Unit 1: External Financial Statements Flashcards
What is the objective of general-purpose financial reporting?
The objective of general-purpose financial reporting is to report financial information that is useful in making decisions about providing resources to the reporting entity.
How can reporting information about financial performance be useful?
Information about financial performance is useful for
Understanding the return on economic resources, its variability, and its components
Evaluating management
Predicting future returns
What set of financial reporting standards is most commonly used in the United States?
GAAP
Why do external users use financial statements?
External users use financial statements to determine whether doing business with the firm will be beneficial.
Why do internal users use financial statements?
Internal users use financial statements to make decisions affecting the operations of the business.
What constitutes a full set of financial statements?
A full set of financial statements includes a(n)
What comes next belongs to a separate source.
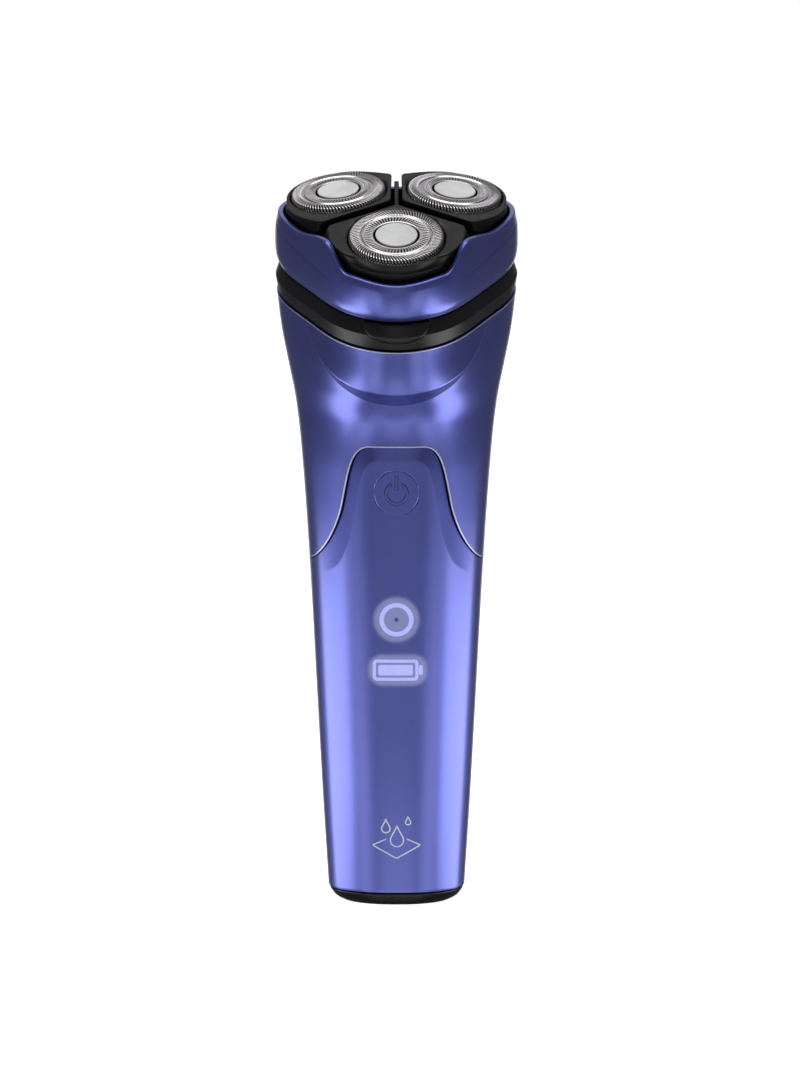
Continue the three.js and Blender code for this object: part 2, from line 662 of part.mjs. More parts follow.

Statement of financial position (balance sheet)
Income statement
Statement of comprehensive income
Statement of changes in equity
Statement of cash flows
What is the going-concern assumption?
The going-concern assumption is the assumption that the entity will continue operating indefinitely and will not be liquidated in the near future.
What is the accrual basis of accounting?
Accrual accounting records the financial effects of transactions and other events and circumstances when they occur rather than when their associated cash is paid or received.
What items are reported on the statement of financial position (balance sheet)?
The statement of financial position reports amounts of
Assets,
Liabilities, and
Equity
Define assets.
Assets are resources controlled by the entity as a result of past events. They represent probable future economic benefits to the entity.
Define liabilities.
Liabilities are present obligations of the entity arising from past events. The settlement of liabilities is expected to result in an outflow of economic benefits.
Define equity.
Equity is the residual interest in the assets of the entity after subtracting all its liabilities.
When is a financial item classified as current?
An asset is current if it is expected to be realized in cash or sold or consumed within the entity’s operating cycle or 1 year, whichever is longer. A liability is current if it is expected to be settled or liquidated in the ordinary course of business within the longer of one year or one operating cycle.
Current assets include
Cash and equivalents
Certain marketable securities
Receivables
Inventories
Prepaid expenses
Certain investments in equity securities
Noncurrent assets include
Investments and funds
Property, plant, and equipment (PPE)
Intangible assets
Current liabilities include
Accounts (or trade) payables
Other payables
Unearned revenues
Other short-term obligations
Noncurrent liabilities include
Certain notes and bonds
Certain lease liabilities
Certain deferred tax liabilities
Product or service warranty agreements
Deferred revenue
Advances for noncurrent commitments to provide goods or services
The major items of equity include
Capital contributions by owners
Retained earnings
Treasury stock
Accumulated other comprehensive income
Limitations of the balance sheet include
The financial position reported is at a single point in time; accounts may vary soon before or after the balance sheet date.
Many items are reported at historical costs rather than fair value.
Balance sheet preparation requires estimates and management judgment.
Items that have financial value but cannot be recorded objectively are omitted from the statement.
What is the matching principle?
The matching principle states that the recognition of expense and its related revenue should occur in the same reporting period.
In which format(s) may an income statement be presented?
An income statement may be presented using a single-step format or a multi-step format.
How is a discontinued operation reported on the income statement?
The discontinued operation must be presented, net of tax, in a separate section between income from continuing operations and net income.
Limitations of the income statement include
Items of income and expense may be omitted from the income statement and reported on the statement of other comprehensive income.
Financial statements report accrual-basis results for the period.
Preparing the income statement requires estimates and management judgment
Define comprehensive income.
Comprehensive income includes all changes in equity (net assets) of a business during a period except those from investments by and distributions to owners. It consists of net income (loss) and other comprehensive income (OCI).